One resolution supported naming a Missouri courthouse after Rush Limbaugh's grandfather, and another expressed the sense of Congress that Harriet Tubman should have been paid a pension for her work as a nurse during the Civil War. My favorite had Congress weighing in about who actually composed the lyrics to "Yankee Doodle Dandy".
This past week the House turned to Iraq. As the talkathon got under way, Arizona Republican Rep. John Shadegg's delusional declaration -- "The world is watching every word that is being said on this floor" -- proved beyond a doubt why C-Span is no reality show.
As political theater, however, there were artful moments. Minority Leader John Boehner of Ohio began to weep as fellow GOP Rep. Sam Johnson of Texas talked about how when he was a Vietnam prisoner of war, "our captors would blare horrible recordings over the loudspeaker of Americans protesting back home," and he vowed to "fight to ensure America never lets our troops down in harm's way again."
And it was a choice moment of irony when GOP Rep. Todd Akin of Missouri argued, "Could you picture Davy Crockett at the Alamo looking at his BlackBerry, getting a message from Congress: 'Davy Crockett, we support you. The only thing is we are not going to send any troops'?" Actually, Crockett led the "surge" at the Alamo -- it didn't end well.
Democrats front-loaded their speaking slots with members who are military veterans, while pushing their Dennis Kuciniches well past the dinner hour. They were joined by some Republicans, such as conservative Florida Rep. Ric Keller, who said a troop surge had already failed in Baghdad: "The benefits were temporary; the body bags were permanent."
The resolution's opponents were left to make two contradictory arguments: it was a meaningless charade, and it sent an ominous message of American fickleness to embolden the enemy.
Even supporters of the resolution acknowledged it was underwhelming. Democratic Rep. Charles Rangel of New York said that when people asked what they did to stop the tragedy, "you would be able to say, 'There was a resolution. It may not have been a profile in courage, but I supported it, and I am proud that I did.' "
"Big deal," retorted an editorial in the St. Louis Post Dispatch. "In Washington, Congress continues to talk. In Baghdad, U.S. soldiers continue to die."
Many observers were similarly skeptical, regardless of ideology. From historians to bloggers, they critiqued the House debate as a wind tunnel of oratory. Kucinich argued for a funding cutoff, saying, "The war is binding; the resolution is not." Neoconservative Bill Kristol labeled resolution proponents "Boneless Wonders."

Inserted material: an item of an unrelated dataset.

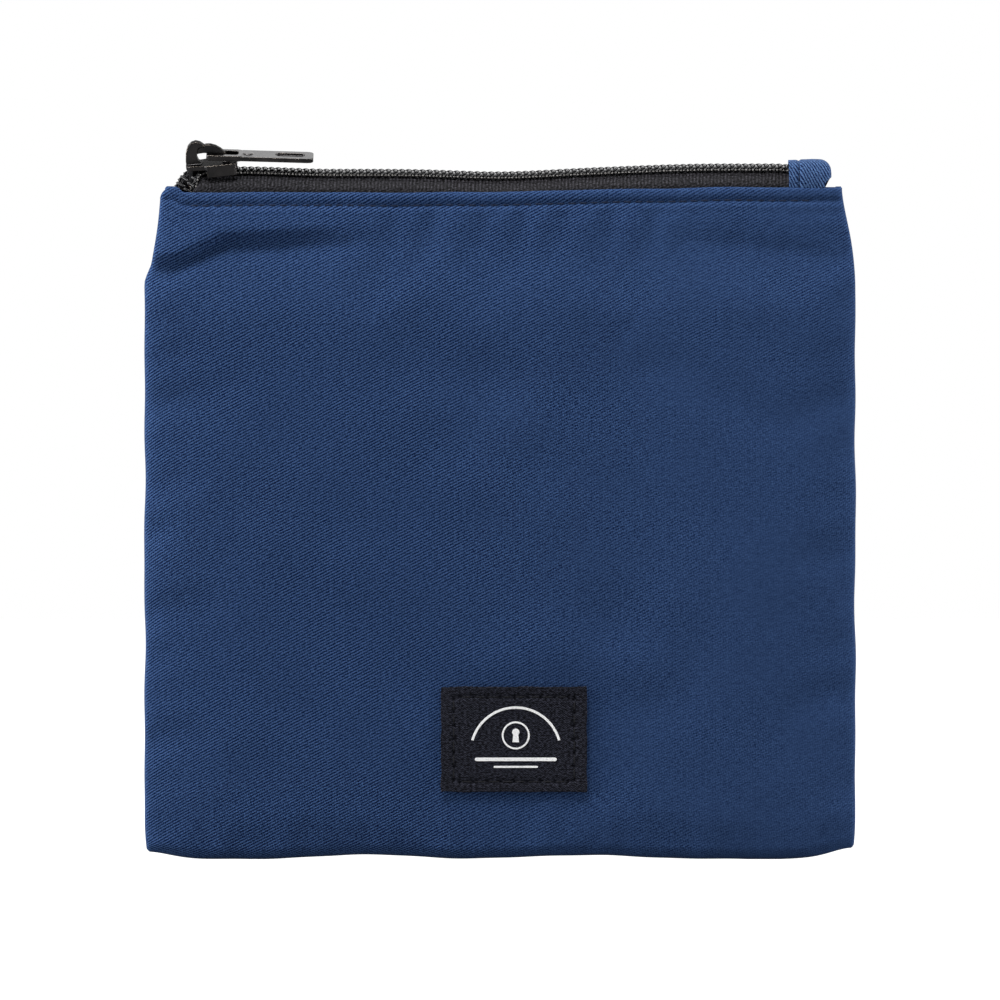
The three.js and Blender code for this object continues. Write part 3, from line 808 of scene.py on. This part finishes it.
def surface_reader(piece, side=FRONT):
    """Gives a function that finds the y of the piece's surface at x, z, seen from its own side."""
    tree = BVHTree.FromPolygons(
        [vertex.co / MM for vertex in piece.data.vertices],
        [polygon.vertices for polygon in piece.data.polygons],
    )

    def read(x, z):
        hit = tree.ray_cast(Vector((x, side * FAR_OUT, z)), Vector((0, -side, 0)))[0]
        return hit.y if hit is not None else side * MOUTH_DEPTH
    return read


cloth_surface = {side: surface_reader(piece, side) for side, piece in cloth.items()}


# ---------------------------------------------------------------- zip

SPLIT_X = SLIDER_X - 1.9
STRAND_SPREAD = 1.75
CHAIN_LEFT = -77.0
CHAIN_RIGHT = tab_high.x - 1.5
COIL_HEAD = -0.62
COIL_HEEL = 2.6
STRAND_MIDDLE = (COIL_HEAD + COIL_HEEL) / 2
STRAND_CENTRE_N = 0.9
DIVE = {FRONT: (math.radians(64), -0.5, 3.0), REAR: (math.radians(62), 0.5, 6.0)}
TWIST = {FRONT: math.radians(40), REAR: math.radians(-45)}
REAR_SINK = 0.9


def chain_lift(x):
    """The chain stands up by the slider, sags in the middle and climbs to the end tab."""
    x = np.asarray(x, float)
    by_slider = 0.55 * (1 - smooth(-58, -38, x))
    return by_slider - 0.15 - 0.6 * bump(-1, 13, x) + 1.2 * smooth(5, 50, x) - 0.4 * smooth(62, 68, x)


def strand_path(side, x):
    """Beyond the slider a strand dives into the corner of the mouth: its place, drop and slope."""
    steep, begin, end = DIVE[side]
    table = np.arange(0, 14, 0.05)
    slope = steep * smooth(begin, end, table)
    run = np.concatenate([[0], np.cumsum(np.cos(slope[:-1]) * 0.05)])
    fall = np.concatenate([[0], np.cumsum(np.sin(slope[:-1]) * 0.05)])
    beyond = np.clip(SPLIT_X - x, 0, None)
    place = np.where(x < SPLIT_X, SPLIT_X - np.interp(beyond, table, run), x)
    sink = REAR_SINK * smooth(0, 4, beyond) if side == REAR else 0
    return place, np.interp(beyond, table, fall) + sink, np.interp(beyond, table, slope)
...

The real purpose of the nonbinding resolution was to get Democrats out of a bind: allowing them to register opposition to the war without opening themselves up to charges they abandoned the troops by cutting funding. Their strategy was in sync with an AP-Ipsos poll released Friday, which showed a majority of Americans think the Iraq war is hopeless, only 38 percent want to cut money for the surge, and 29 percent want to pull the plug on all war funding.
Of course, sometimes symbolism matters a great deal. House Speaker Nancy Pelosi said the resolution "sets the stage" for real constraints, and it may yet prove to be a pivotal episode. The real show-me-the-money moment may come next month, with Rep. John Murtha's plan to restrict the time soldiers and Marines can spend in Iraq and require no new troop deployments until they're well trained and equipped.
The Senate, which has three times failed to pass its own resolution about the surge, is rushing to re-debate how to debate a resolution. By comparison, the House looks boldly decisive.